6. Standard of Living Criterion:
Another method to measure economic development is the standard of living. According to this view, standard of living and not rise in per capita income or national income should be considered an indicator of economic development. The very objective of development is to provide better life to its people through improvement or upliftment of the standard of living. In other words, it refers to increase in average consumption level of the individual. But, this criteria is not practicably true.
Let us suppose, national income and per capita both increase but the government mops up this income with the way of heavy dose of taxation or compulsory deposit scheme or any other method, in such a situation, there is no possibility to raise to average consumption level i.e., standard of living.
Moreover, in poor countries, propensity to consume is already high and stern efforts are made to reduce superfluous consumption in order to encourage savings and capital formation. Again ‘standard of living’ is also subjective which cannot be determined with objective criterion.

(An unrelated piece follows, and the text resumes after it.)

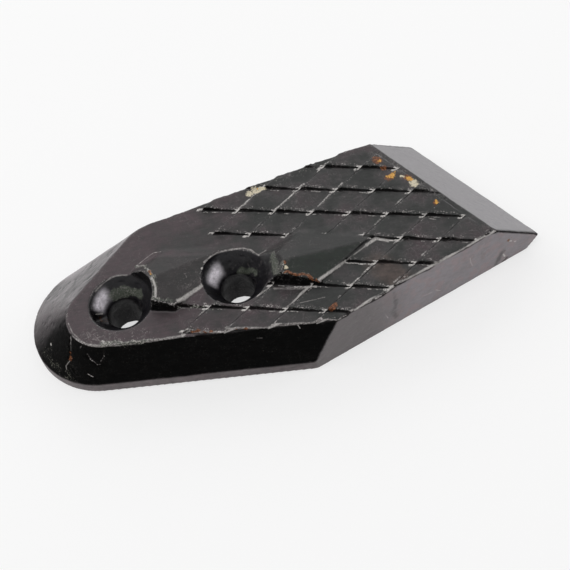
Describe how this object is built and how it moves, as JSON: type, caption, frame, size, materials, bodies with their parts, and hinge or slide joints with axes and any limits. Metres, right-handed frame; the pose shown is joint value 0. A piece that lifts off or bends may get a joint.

Which is the Best Measure of Economic Development?
After studying all the above methods of measurement of economic development we are likely to be confused and the question might arise as to which of the above measures of economic development is the best. Answer depends on the objective of measuring economic development. However, after considering form different point of view it may be concluded that GNP or per capita is the best method of measuring economic development.
In the words of Prof. R.G. Lipsey, “Whatsoever changes there may be in future in the measurement of economic development they cannot fully replace gross national product (GNP).” Economists and U.N. Organisations use GNP per capita as the measurement of economic development.